##### Provided data #####
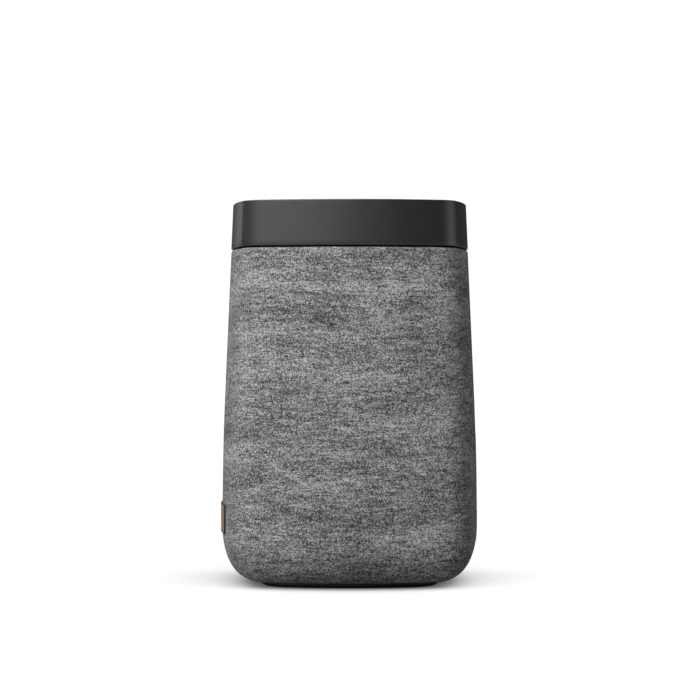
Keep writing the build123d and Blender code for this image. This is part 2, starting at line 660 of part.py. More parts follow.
def make_tweeter_surround():
    return front_frame(TWEETER_Z) * disc(13.35, 0, 0.4, 12.5)


# ================================================================ radiators: heights are from the seat
def make_radiator_frame(side):
    ring = disc(RADIATOR_RIM, 0, RADIATOR_FRAME, 36.0) + disc(RADIATOR_RIM, 0, 1.0, 32.0)
    hole = disc(DRIVER_SCREW["shank"] + LOOSE, 0, RADIATOR_FRAME)
    for n in range(4):
        ring -= Rot(0, 0, 45 + 90 * n) * Pos(RADIATOR_SCREW_AT, 0, 0) * hole
    return side_frame(side) * ring


def make_radiator_surround(side):
    return side_frame(side) * roll_surround(26.0, 27.5, 33.0, 35.6, 1.0)


def make_radiator_diaphragm(side):
    return side_frame(side) * (disc(27.2, -1.6, 1.0) + disc(18.0, -3.2, -1.6))


# ================================================================ rear panel
def rear_screw_heights():
    """Heights of the strip's two screws."""
    return [PORT_Z + side * (PORT_HEIGHT / 2 - 3.2) for side in (-1, 1)]


def peg(radius, z, y_low, y_high):
    """A cylinder along Y on the centre line of the back."""
    return Pos(0, 0, z) * Rot(-90, 0, 0) * disc(radius, y_low, y_high)


def make_rear_panel():
    panel = port_prism(0, PORT_BACK, FAR) & form(-PORT_PROUD, FABRIC_TOP)
    half_x, half_z = INLET_WIDTH / 2, INLET_HEIGHT / 2
    panel -= block((-half_x, half_x), (0, FAR), (INLET_Z - half_z, INLET_Z + half_z))
    slot_x = SLIDER_WIDTH / 2 + SLIDER_GAP
    slot_z = (SLIDER_LENGTH + SLIDER_TRAVEL) / 2 + SLIDER_GAP
    panel -= block((-slot_x, slot_x), (0, FAR), (SLIDER_Z - slot_z, SLIDER_Z + slot_z))
    panel -= block((-slot_x - 0.8, slot_x + 0.8), (POCKET_FLOOR, FAR),
                   (SLIDER_Z - slot_z - 0.8, SLIDER_Z + slot_z + 0.8))
    panel -= peg(PAIRING_RADIUS + SLIDER_GAP, PAIRING_Z, 0, FAR)
    for z in rear_screw_heights():
        panel -= peg(PANEL_SCREW["shank"] + LOOSE, z, 0, FAR)
        panel -= peg(PANEL_SCREW["head"] + LOOSE, z, POCKET_FLOOR, FAR)
    return panel


def make_mains_inlet():
    half_x, half_z = INLET_WIDTH / 2, INLET_HEIGHT / 2
    body = block((-half_x, half_x), (INLET_BACK, INLET_FRONT), (-half_z, half_z))
    lobes = Pos(0, -SOCKET_LOBE) * Circle(SOCKET_LOBE) + Pos(0, SOCKET_LOBE) * Circle(SOCKET_LOBE)
    eight = lobes + Rectangle(SOCKET_WAIST, 2 * SOCKET_LOBE)
    place = Plane(origin=(0, INLET_FRONT - SOCKET_DEPTH, 0), x_dir=(-1, 0, 0), z_dir=(0, 1, 0)).location
    body = Pos(0, 0, INLET_Z) * (body - place * extrude(eight, SOCKET_DEPTH + 1))
    for z in pin_heights():
        body -= peg(PIN_RADIUS, z, INLET_BACK, INLET_FRONT)
    return body


def pin_heights():
    return [INLET_Z - PIN_SPACING / 2, INLET_Z + PIN_SPACING / 2]


def make_inlet_pins():
    pins = []
    for z in pin_heights():
        pin = peg(PIN_RADIUS, z, INLET_BACK - 4, INLET_FRONT - 1.5)
        pins.append(chamfer(pin.edges().group_by(Axis.Y)[-1], 0.5))
    return group(pins)


def make_mute_slider():
    """The slider at its lower, unmuted end."""
    middle = SLIDER_Z - SLIDER_TRAVEL / 2
    half_x = SLIDER_WIDTH / 2
    knob = block((-half_x, half_x), (PORT_BACK - 1.2, POCKET_FLOOR + 1.3),
                 (middle - SLIDER_LENGTH / 2, middle + SLIDER_LENGTH / 2))
    carriage = block((-3, 3), (PORT_BACK - 1.3, PORT_BACK - 0.1), (middle - 3.8, middle + 3.8))
    return knob + carriage


def make_pairing_button():
    lip_back = PORT_BACK - 1.6
    head = peg(PAIRING_RADIUS, PAIRING_Z, lip_back, PAIRING_FRONT)
    head = chamfer(head.edges().group_by(Axis.Y)[-1], 0.3)
    return head + peg(PAIRING_RADIUS + PAIRING_LIP, PAIRING_Z, lip_back, PORT_BACK - FIT_GAP)


def make_io_board():
    half_x = PORT_WIDTH / 2
    return block((-half_x, half_x), (IO_BOARD_BACK, IO_BOARD_BACK + IO_BOARD_THICK), (48, SEAT_HIGH))


def make_io_switches():
    """The push switch behind the button and the slide switch behind the slider."""
    depth = (IO_BOARD_BACK + IO_BOARD_THICK, IO_SWITCH_FRONT)
    push = block((-3, 3), depth, (PAIRING_Z - 3, PAIRING_Z + 3))
    slide = block((-2.2, 2.2), depth, (SLIDER_Z - 5, SLIDER_Z + 5))
    return group([push, slide])


# ================================================================ boards
def main_board_posts():
    """Posts behind the main board, as x and z."""
    return [(x, z) for x in (-36.0, 36.0) for z in (MAIN_BOARD_LOW + 10, MAIN_BOARD_HIGH - 6)]


def power_board_posts():
    """Posts under the power board, as x and y."""
    return [(x, y) for x in (-31.0, 31.0) for y in (0.0, 21.5)]


def make_main_board():
    board = block((-MAIN_BOARD_HALF, MAIN_BOARD_HALF), (MAIN_BOARD_Y, MAIN_BOARD_Y + BOARD_THICK),
                  (MAIN_BOARD_LOW, MAIN_BOARD_HIGH))
    for x, z in main_board_posts():
        hole = disc(BOARD_SCREW["shank"] + LOOSE, 0, BOARD_THICK)
        board -= Pos(x, MAIN_BOARD_Y, z) * Rot(-90, 0, 0) * hole
    connector = block((-CONNECTOR_HALF, CONNECTOR_HALF), (CABLE_Y - 2, MAIN_BOARD_Y),
                      (MAIN_BOARD_HIGH - 6, MAIN_BOARD_HIGH - 1))
    chips = [block((x - 6, x + 6), (MAIN_BOARD_Y - 1.4, MAIN_BOARD_Y), (z - 6, z + 6))
             for x, z in ((-22, 122), (0, 126), (22, 122), (-24, 70), (24, 70))]
    return board + connector + chips


def make_heatsink():
    """A finned block on the amplifier chip."""
    height = (HEATSINK_LOW, HEATSINK_HIGH)
    base_front = MAIN_BOARD_Y - HEATSINK_BASE
    base = block((-HEATSINK_HALF, HEATSINK_HALF), (base_front, MAIN_BOARD_Y), height)
    fins = [block((x - 0.8, x + 0.8), (MAIN_BOARD_Y - HEATSINK_DEPTH, base_front), height)
            for x in range(-3 * FIN_PITCH, 4 * FIN_PITCH, FIN_PITCH)]
    return base + fins


def make_power_board():
    top = POWER_BOARD_BOTTOM + BOARD_THICK
    board = block((-35, 35), (-4, 34), (POWER_BOARD_BOTTOM, top))
    for x, y in power_board_posts():
        board -= Pos(x, y, 0) * disc(BOARD_SCREW["shank"] + LOOSE, POWER_BOARD_BOTTOM, top)
    return board


def make_power_components():
    """Transformer, reservoir capacitors and filter choke on the power board."""
    top = POWER_BOARD_BOTTOM + BOARD_THICK
    transformer = block((-12, 12), (6, 28), (top, top + 18))
    capacitors = [Pos(x, y, 0) * disc(5.0, top, top + 16) for x, y in ((20, 8), (20, 20))]
    choke = block((-26, -16), (8, 24), (top, top + 12))
    return group([transformer, choke] + capacitors)


def make_flat_cable():
    """The flexible flat cable from the main board up to the control board."""
    low = MAIN_BOARD_HIGH - 1
    high = CONTROL_BOARD_TOP - BOARD_THICK - CONNECTOR_HEIGHT
    return block((-CABLE_HALF, CABLE_HALF), (CABLE_Y, CABLE_Y + 0.3), (low, high))


# ================================================================ screws
def make_case_screws():
    """Screws of the cap, the base and the baffle."""
    floor_seat = BASE_TOP + 1.0
    places = [Pos(x, y, CAP_FLOOR_TOP) for x, y in corners(CAP_SCREW_X, CAP_SCREW_Y)]
    places += [Pos(x, y, floor_seat) * Rot(180, 0, 0) for x, y in corners(BASE_SCREW)]
    places += baffle_screw_places()
    return group([place * screw(**CASE_SCREW) for place in places])


def make_driver_screws():
    """Screws of the woofer, the tweeter and both radiators."""
    places = [place * Pos(0, 0, FLANGE_THICK) for place in woofer_screw_places()]
    places += [place * Pos(0, 0, TWEETER_FACE) for place in tweeter_screw_places()]
    for side in (-1, 1):
        places += [place * Pos(0, 0, RADIATOR_FRAME) for place in radiator_screw_places(side)]
    return group([place * screw(**DRIVER_SCREW) for place in places])


def make_board_screws():
    """Screws of the control board, the main board and the power board."""
    places = [Pos(x, y, CONTROL_BOARD_TOP) for x, y in corners(CONTROL_SCREW)]
    places += [Pos(x, MAIN_BOARD_Y, z) * Rot(90, 0, 0) for x, z in main_board_posts()]
    places += [Pos(x, y, POWER_BOARD_BOTTOM + BOARD_THICK) for x, y in power_board_posts()]
    return group([place * screw(**BOARD_SCREW) for place in places])


def make_rear_panel_screws():
    return group([Pos(0, POCKET_FLOOR, z) * Rot(-90, 0, 0) * screw(**PANEL_SCREW)
                  for z in rear_screw_heights()])


# ================================================================ all nodes
def make_nodes():
    nodes = {
        "fabric_sleeve": make_fabric_sleeve(),
        "grille_shell": make_grille_shell(),
        "leather_label": make_leather_label(),
        "cap_shell": make_cap_shell(),
        "top_panel": make_top_panel(),
        "status_light_lens": make_status_light_lens(),
        "status_leds": make_status_leds(),
        "control_board": make_control_board(),
        "button_mat": make_button_mat(),
        "microphones": make_microphones(),
        "microphone_seals": make_microphone_seals(),
        "foot_pad": make_foot_pad(),
        "base_plate": make_base_plate(),
        "front_baffle": make_front_baffle(),
        "rear_cabinet": make_rear_cabinet(),
        "enclosure_gasket": make_enclosure_gasket(),
        "woofer_basket": make_woofer_basket(),
        "woofer_magnet": make_woofer_magnet(),
        "woofer_top_plate": make_woofer_top_plate(),
        "woofer_yoke": make_woofer_yoke(),
        "woofer_voice_coil": make_woofer_voice_coil(),
        "woofer_cone": make_woofer_cone(),
        "woofer_dust_cap": make_woofer_dust_cap(),
        "woofer_surround": make_woofer_surround(),
        "woofer_spider": make_woofer_spider(),
        "tweeter_faceplate": make_tweeter_faceplate(),
        "tweeter_motor": make_tweeter_motor(),
        "tweeter_dome": make_tweeter_dome(),
        "tweeter_surround": make_tweeter_surround(),
        "rear_panel": make_rear_panel(),
        "mains_inlet": make_mains_inlet(),
        "inlet_pins": make_inlet_pins(),
        "mute_slider": make_mute_slider(),
        "pairing_button": make_pairing_button(),
        "io_board": make_io_board(),
        "io_switches": make_io_switches(),
        "main_board": make_main_board(),
        "heatsink": make_heatsink(),
        "power_board": make_power_board(),
        "power_components": make_power_components(),
        "flat_cable": make_flat_cable(),
        "case_screws": make_case_screws(),
        "driver_screws": make_driver_screws(),
        "board_screws": make_board_screws(),
        "rear_panel_screws": make_rear_panel_screws(),
        "play_button": button(play_sketch, 0),
    }
    for name, turn in ARC_BUTTONS.items():
        nodes[name] = Rot(0, 0, turn) * button(arc_sketch, arc_middle())
    for name, side in (("right", 1), ("left", -1)):
        nodes[name + "_radiator_frame"] = make_radiator_frame(side)
        nodes[name + "_radiator_surround"] = make_radiator_surround(side)
        nodes[name + "_radiator_diaphragm"] = make_radiator_diaphragm(side)
    return nodes


os.makedirs("parts", exist_ok=True)
for node_name, shape in make_nodes().items():
    export_step(shape, f"parts/{node_name}.step")
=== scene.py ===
import json
from math import atan2, cos, hypot, pi, radians, sin, sqrt

import bmesh
import bpy
import numpy as np
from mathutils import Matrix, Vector


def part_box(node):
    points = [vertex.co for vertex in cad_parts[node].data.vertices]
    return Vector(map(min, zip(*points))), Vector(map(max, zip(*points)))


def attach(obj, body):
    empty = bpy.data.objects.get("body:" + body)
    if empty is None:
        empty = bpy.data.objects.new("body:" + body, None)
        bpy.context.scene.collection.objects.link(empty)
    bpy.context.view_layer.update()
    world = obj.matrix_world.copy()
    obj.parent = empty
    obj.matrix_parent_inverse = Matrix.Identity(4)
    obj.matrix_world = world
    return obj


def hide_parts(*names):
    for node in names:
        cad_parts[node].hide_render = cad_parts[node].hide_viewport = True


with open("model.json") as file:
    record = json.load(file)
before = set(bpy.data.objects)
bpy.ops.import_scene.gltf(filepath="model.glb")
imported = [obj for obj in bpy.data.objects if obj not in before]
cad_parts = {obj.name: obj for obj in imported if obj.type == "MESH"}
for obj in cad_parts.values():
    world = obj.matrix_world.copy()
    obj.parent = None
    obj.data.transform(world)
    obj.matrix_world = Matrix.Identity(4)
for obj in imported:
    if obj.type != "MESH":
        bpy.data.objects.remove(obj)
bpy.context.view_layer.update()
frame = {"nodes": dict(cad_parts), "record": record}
MM = 0.001

# ---------------------------------------------------------------- sizes read from the frame
fabric_low, fabric_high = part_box("fabric_sleeve")
cap_low, cap_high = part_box("cap_shell")
label_low, label_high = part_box("leather_label")
port_low, port_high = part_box("rear_panel")

WIDEST = fabric_high.x             # half-width of the fabric at its widest level
TOP = cap_high.z                   # top of the cap
CAP_BOTTOM = cap_low.z
PANEL_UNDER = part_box("top_panel")[0].z   # the panel's underside, which rests on the cap's ledge
FABRIC_TOP = fabric_high.z
FABRIC_LOW = fabric_low.z
BASE_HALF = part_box("base_plate")[1].x    # half-width of the foot

# ---------------------------------------------------------------- the outer form, as in the design
SIDE_CENTRE = 87.1 * MM            # centre of each side's bow, across the middle
CORNER_LESS = 45.8 * MM            # a level's half-width less its corner radius
TAPER = 0.044                      # how much the half-width shrinks per metre of height
TAPER_FROM = 100 * MM              # the full taper starts here
UPRIGHT_AT = 32 * MM               # the sides stand upright below this
HEEL_TOP = 27.5 * MM               # the rounded heel turns in below this
HEEL_DROP = HEEL_TOP - FABRIC_LOW
HEEL_INSET = 13 * MM               # how far it turns in
SIDE_STEPS = 44                    # mesh steps along each side
CORNER_STEPS = 18                  # and round each corner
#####
# Task prompt:
Only the lines from the first line of the material above through the line that contains "return panel" should be quoted, each one exactly.

# Solution to this problem:
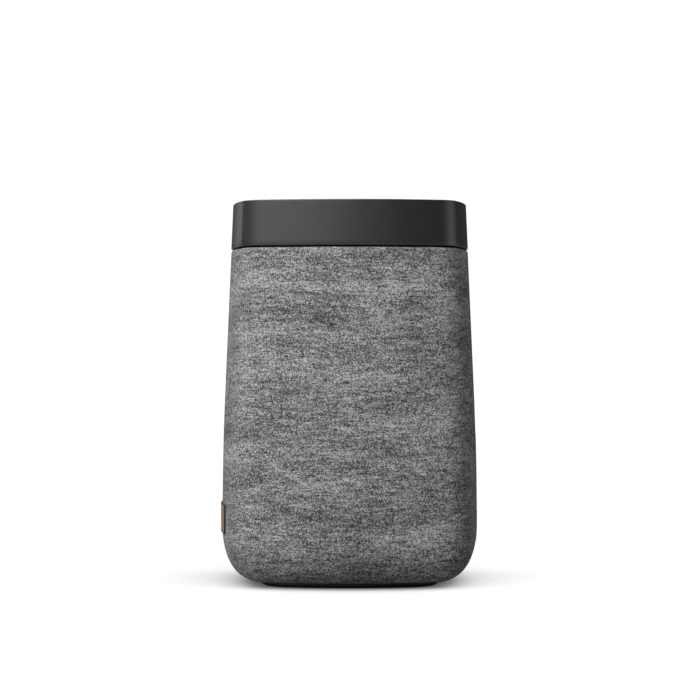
Keep writing the build123d and Blender code for this image. This is part 2, starting at line 660 of part.py. More parts follow.
def make_tweeter_surround():
    return front_frame(TWEETER_Z) * disc(13.35, 0, 0.4, 12.5)


# ================================================================ radiators: heights are from the seat
def make_radiator_frame(side):
    ring = disc(RADIATOR_RIM, 0, RADIATOR_FRAME, 36.0) + disc(RADIATOR_RIM, 0, 1.0, 32.0)
    hole = disc(DRIVER_SCREW["shank"] + LOOSE, 0, RADIATOR_FRAME)
    for n in range(4):
        ring -= Rot(0, 0, 45 + 90 * n) * Pos(RADIATOR_SCREW_AT, 0, 0) * hole
    return side_frame(side) * ring


def make_radiator_surround(side):
    return side_frame(side) * roll_surround(26.0, 27.5, 33.0, 35.6, 1.0)


def make_radiator_diaphragm(side):
    return side_frame(side) * (disc(27.2, -1.6, 1.0) + disc(18.0, -3.2, -1.6))


# ================================================================ rear panel
def rear_screw_heights():
    """Heights of the strip's two screws."""
    return [PORT_Z + side * (PORT_HEIGHT / 2 - 3.2) for side in (-1, 1)]


def peg(radius, z, y_low, y_high):
    """A cylinder along Y on the centre line of the back."""
    return Pos(0, 0, z) * Rot(-90, 0, 0) * disc(radius, y_low, y_high)


def make_rear_panel():
    panel = port_prism(0, PORT_BACK, FAR) & form(-PORT_PROUD, FABRIC_TOP)
    half_x, half_z = INLET_WIDTH / 2, INLET_HEIGHT / 2
    panel -= block((-half_x, half_x), (0, FAR), (INLET_Z - half_z, INLET_Z + half_z))
    slot_x = SLIDER_WIDTH / 2 + SLIDER_GAP
    slot_z = (SLIDER_LENGTH + SLIDER_TRAVEL) / 2 + SLIDER_GAP
    panel -= block((-slot_x, slot_x), (0, FAR), (SLIDER_Z - slot_z, SLIDER_Z + slot_z))
    panel -= block((-slot_x - 0.8, slot_x + 0.8), (POCKET_FLOOR, FAR),
                   (SLIDER_Z - slot_z - 0.8, SLIDER_Z + slot_z + 0.8))
    panel -= peg(PAIRING_RADIUS + SLIDER_GAP, PAIRING_Z, 0, FAR)
    for z in rear_screw_heights():
        panel -= peg(PANEL_SCREW["shank"] + LOOSE, z, 0, FAR)
        panel -= peg(PANEL_SCREW["head"] + LOOSE, z, POCKET_FLOOR, FAR)
    return panel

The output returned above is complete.